Let me break down the long call first. It's pretty straightforward: you buy a call option and you get the right to purchase 100 shares at a specific strike price. Sure, some traders exercise and take the shares, but most of us are really just playing the premium movement. You buy it cheap, wait for the option to gain value, then sell it for a profit. The beauty here is that your downside is capped -- worst case, you lose whatever premium you paid upfront. But the upside? Theoretically unlimited. If the stock rockets, you're along for the entire ride.
Now here's where the long call spread changes the game. You're still buying that call, but you're also selling another call at a higher strike price. Why would you do that? Simple -- it reduces your initial cost. That premium you collect from the short call essentially subsidizes what you paid for the long call. Lower cost means lower risk, which is huge for portfolio management. Your breakeven point gets better too.
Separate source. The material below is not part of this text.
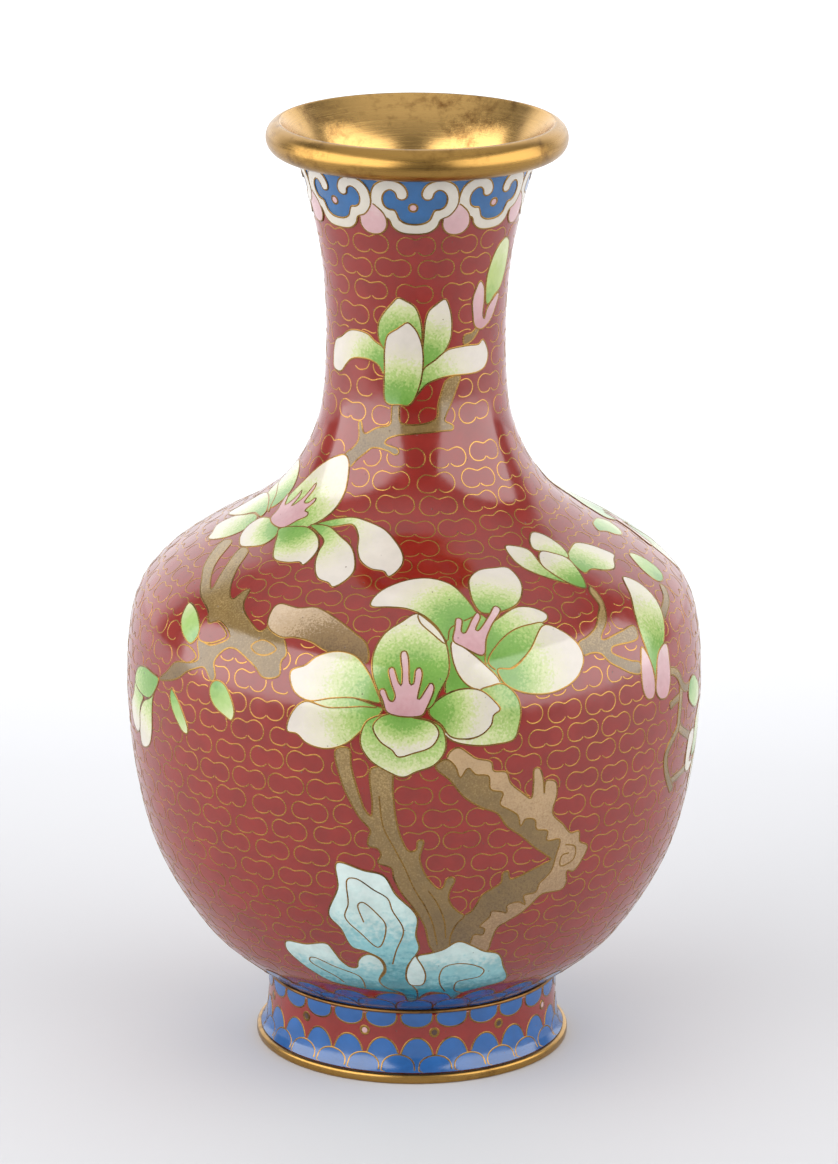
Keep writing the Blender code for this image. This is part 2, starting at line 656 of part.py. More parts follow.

The trade-off though? You cap your upside. Your maximum profit is locked in at the difference between those two strikes, minus what you paid to enter. So if you're wrong about where the stock is headed and it rallies way past your sold strike, you're watching opportunity slip away. That's the real cost of the long call spread -- you're sacrificing unlimited gains for a safer, more capital-efficient trade.
So which one should you use? Honestly, it comes down to your conviction and your outlook. If you genuinely believe a stock is about to have a massive move higher and you want maximum exposure, bite the bullet on the long call. But if you think the stock will move up but you can identify a realistic resistance level where it might stall, the long call spread is your friend. You get to profit from the move while risking way less capital. That's the real advantage of the long call spread -- it lets you be right about direction without needing to be right about magnitude.